The sensitivity analysis of simultaneous remote sensing of atmospheric CO₂ and HD¹⁶O profiles using LiDAR, based on the MODTRAN atmospheric model, is conducted. First, the mixed spectral lines of CO₂ and HD¹⁶O under different atmospheric models are calculated using HITRAN spectroscopy parameters, and the feasibility of simultaneous measurement of these two gases by LiDAR is verified by selecting appropriate absorption lines. Next, considering the variation of atmospheric parameters with vertical height, the column and range-resolved concentration inversion errors of CO₂ and HD¹⁶O are evaluated based on the optimization of weight functions and spectral line shapes. Further investigation is conducted on atmospheric factors, the frequency stability of LiDAR laser emissions, the overlapping effects of CO₂ and HD¹⁶O, and the influence of altitude changes on concentration inversion errors.

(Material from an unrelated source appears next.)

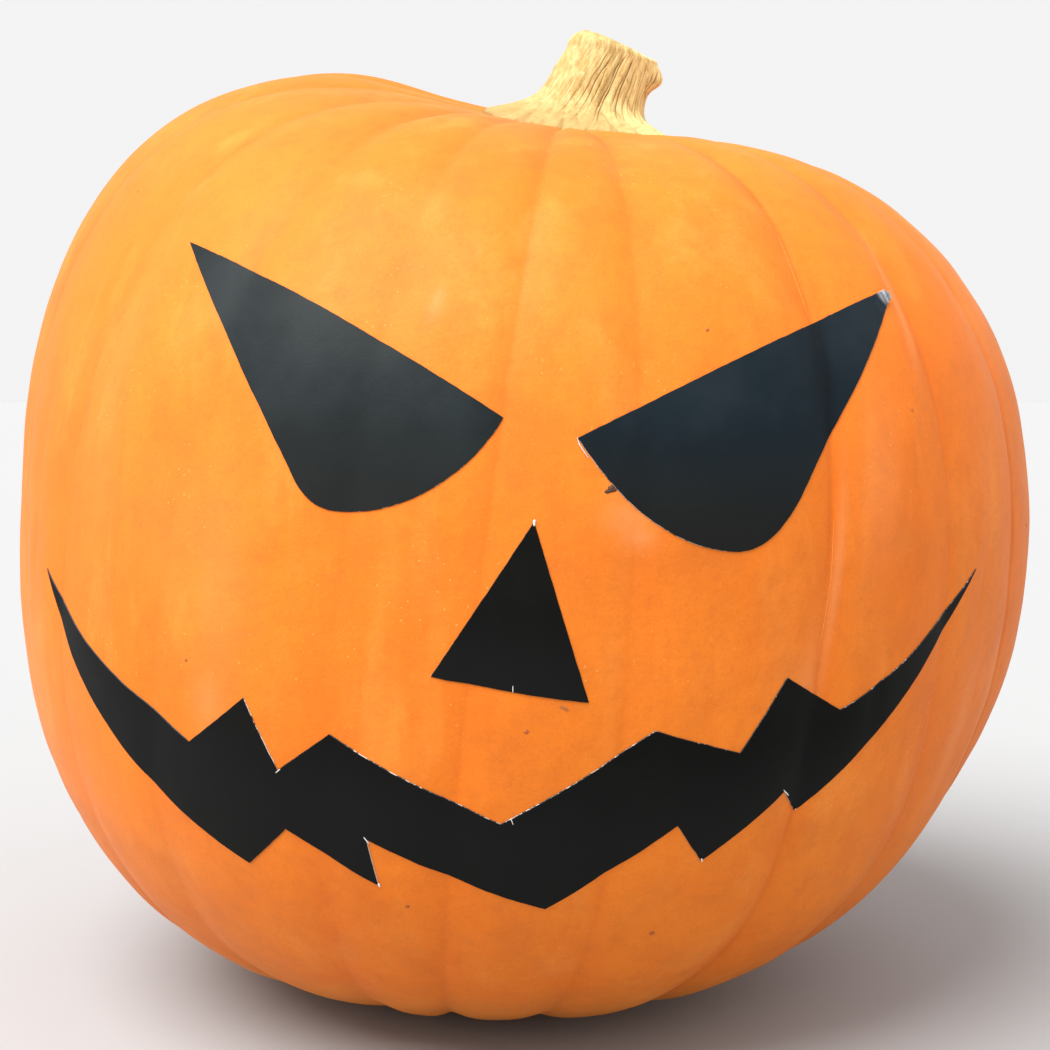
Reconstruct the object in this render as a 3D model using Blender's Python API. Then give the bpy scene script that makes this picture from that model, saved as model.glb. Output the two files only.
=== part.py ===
"""A whole pumpkin with its dry stem, and a face of black film stuck on its skin.

Run it with: blender --background --python part.py
Sizes are metres unless a name ends in _MM or _DEG. +Z is up and the face looks along -Y.
The origin is the middle of the flat spot that the pumpkin stands on.

The pumpkin is described in its own growing frame: its radial centre is the origin and its stem
grows along +Z. A direction there is an azimuth, 0 facing -Y and +90 facing +X, and an elevation.
"""
import math

import bmesh
import bpy
from mathutils import Matrix, Vector
from mathutils.geometry import tessellate_polygon

# ---------------------------------------------------------------- the fruit

GIRTH_RADIUS = 0.165        # half the widest girth
TOP_RADIUS = 0.1485         # centre to where the top would be without its hollow
BOTTOM_RADIUS = 0.165       # centre to the blossom end
TOP_FULLNESS = 2.25         # 2 makes an ellipse, more makes a squarer shoulder
BOTTOM_FULLNESS = 2.62
LEAN_DEG = 6.0              # the grown axis leans over towards +X
FLAT_SPOT_DEPTH = 0.0025    # how much of the round underside the resting spot takes off

# Uneven growth: azimuth, elevation, spread (degrees) and height (metres).
SWELLS = (
    (-101, 44, 26, 0.016),      # the left shoulder stands up
    (110, -56, 45, -0.0175),    # the lower right side is drawn in
    (86, -9, 17, 0.006),        # the right cheek is full
    (129, 87, 34, -0.0295),     # the wide hollow round the stem
    (150, 84, 14, 0.012),       # the seat that the stem grows from
    (115, -80, 16, 0.0055),     # the side of the base that it stands on
    (-125, 63, 18, 0.0043),     # the left shoulder's back
    (42, 52, 20, 0.0029),       # the right shoulder's front
    (-103, 8, 22, 0.0044),      # the left cheek is full
    (-75, -66, 18, 0.0031),     # and so is the base below it
    (194, 61, 26, 0.0014),      # the back shoulder
    (7, 60, 19, -0.0039),       # the front shoulder dips
    (-108.5, 60.5, 10, 0.0027),  # a hump on the left shoulder's back
    (38, 76, 19, 0.0024),       # the rise in front of the stem, on the right
)

# Grooves between the ribs: azimuth at mid height, how far the groove swings towards a larger
# azimuth between mid height and the stem, and its share of the full depth.
GROOVES = (
    (-93, -5, 0.5), (-72, -6, 0.6), (-55, 3, 0.7), (-37, 6, 0.7), (-17.5, 1, 0.7),
    (-4.2, 1, 0.8), (9.9, -3, 0.8), (30.4, -2.6, 1.1), (48.3, -7, 0.8), (67, -8, 0.8),
    (85, -6, 1.0), (103, -3, 1.0), (119, 0, 1.0), (138, 2, 1.0), (156, 1, 1.0),
    (173, -2, 1.0), (191, -2, 1.0), (209, 1, 1.0), (228, 3, 1.0), (247, 0, 1.0),
)
GROOVE_DEPTH_MID = 0.0018       # at mid height
GROOVE_DEPTH_SHOULDER = 0.0045  # extra, towards the shoulder and the underside
GROOVE_FADE_DEG = 20            # the grooves die out this near the stem and the blossom end
FRONT_FADE_DEG = 46             # those in front die out sooner below the stem
FRONT_GROOVES_DEG = (-20, 35)   # the azimuths between which a groove is in front
RIB_ROUNDNESS = 3.0             # how flat a rib's back is before it falls into the groove

STEPS_PER_RIB = 5
SKIN_ROWS = 28

# ---------------------------------------------------------------- the stem

STEM_NECK_RADIUS = 0.0176
STEM_TOP_RADIUS = 0.0137
STEM_WAIST_START = 0.005        # the stem narrows from here up
STEM_LENGTH = 0.0253            # from the skin to the middle of the cut
STEM_SUNK = 0.005               # how far the loft starts below the skin
STEM_START_X = 0.0048
STEM_DRIFT_X = 0.0070           # how far the cut end has grown towards +X
STEM_DRIFT_BEND = 0.85
STEM_CUT_SLOPE_DEG = 19         # the cut falls towards +X
STEM_RIM_ROUNDING_RIGHT = 0.0016
STEM_RIM_ROUNDING_LEFT = 0.0056
STEM_RIBS = 10
STEM_RIB_DEPTH = 0.0006
STEM_TWIST_DEG = 20
STEM_FOOT_FLARE = 0.0045        # how far the foot spreads past the neck
STEM_FLARE_HEIGHT = 0.0042      # the foot's spread falls to a third over this height
STEM_FOOT_HUG = 0.009           # below about this height the stem follows the skin's slope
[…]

In response to potential sources of error in the inversion of column and range-resolved concentrations of CO₂ and HD¹⁶O, we comprehensively consider atmospheric factors, laser frequency stability, the overlap effect of the two gases, and altitude-induced changes in concentration inversion. When the temperature variation is ±1 K, the column concentrations of CO₂ and HD¹⁶O reach their maximum temperature sensitivity of 0.18% and 0.09% at altitudes of 12.6 km and 23.4 km, respectively. The range-resolved concentrations of the two gases show maximum sensitivity of 0.21% and 0.38% near the tropopause. At a pressure variation of ±0.5 hPa, the sensitivity of both column and range-resolved concentrations of CO₂ and HD¹⁶O gradually increases with altitude. The column concentration errors for CO₂ and HD¹⁶O reach 0.33% and 0.03% at the top of the stratosphere, while the range-resolved concentration errors reach 0.54% and 0.83% at 20 km. The frequency sensitivity for CO₂ column and range-resolved concentrations is generally higher than that of HD¹⁶O, and the frequency sensitivity at the center of both gas absorption lines is close to zero at any altitude. When the H₂O mixing ratio variation is 5%, errors in CO₂ column and range-resolved concentrations due to overlapping effects decrease with increasing altitude, reaching 0.15% and 0.01% at sea level in tropical and sub-arctic winter models, respectively. For altitudes greater than 5 km, the range-resolved concentration error of CO₂ at the line centers for all atmospheric models is less than 0.001%, and the error caused by the overlapping effect can be ignored. When the tropic model and the 1976 U.S. standard atmospheric model are used, without considering the absorption of HD¹⁶O, the errors for the range-resolved CO₂ concentrations at sea level are 1.87% and 0.60%, respectively. Even under the sub-arctic winter model, the column concentration error at the center line reaches 0.17%, which confirms the non-negligible role of HD¹⁶O in CO₂ inversion. In addition, with an 80 dB signal-to-noise ratio at the LiDAR origin in mid-latitude regions, the altitude sensitivity of CO₂ and HD¹⁶O column concentrations at the top of the troposphere is 0.10% and 0.18%, respectively, while the sensitivity of range-resolved concentrations is 1.1% and 6.3%, respectively.

To meet precise greenhouse gas monitoring requirements, we conduct a theoretical analysis on the simultaneous remote sensing of atmospheric CO₂ and HD¹⁶O using LiDAR. Based on the MODTRAN atmospheric model, independent and mixed optical depth spectra of CO₂, H₂¹⁶O, and HD¹⁶O are derived under different models. The absorption lines suitable for detecting CO₂ and HD¹⁶O are identified by analyzing the relative absorption intensities and spectral parameters of each gas. The spectral broadening of CO₂ and HD¹⁶O caused by collision and Doppler effects is calculated based on temperature and pressure profiles from the 1976 U.S. standard atmospheric model. The two spectra exhibit Voigt line shapes in the altitude ranges of 9.4?34.5 km and 8.3?33.8 km, and their absorption lines are optimized for different altitudes. The systematic errors in range-resolved and column concentrations of CO₂ and HD¹⁶O, considering factors like atmospheric conditions, laser frequency stability, and the overlapping effect of the two gases, are analyzed. Our findings confirm that HD¹⁶O plays a critical role in CO₂ inversion at the R16 line. Considering the errors introduced by these factors, inversion accuracy for CO₂ and HD¹⁶O column concentrations of better than 1% and 2%, respectively, and range-resolved concentrations of 2% and 8%, respectively, can be achieved in the troposphere of mid-latitudes.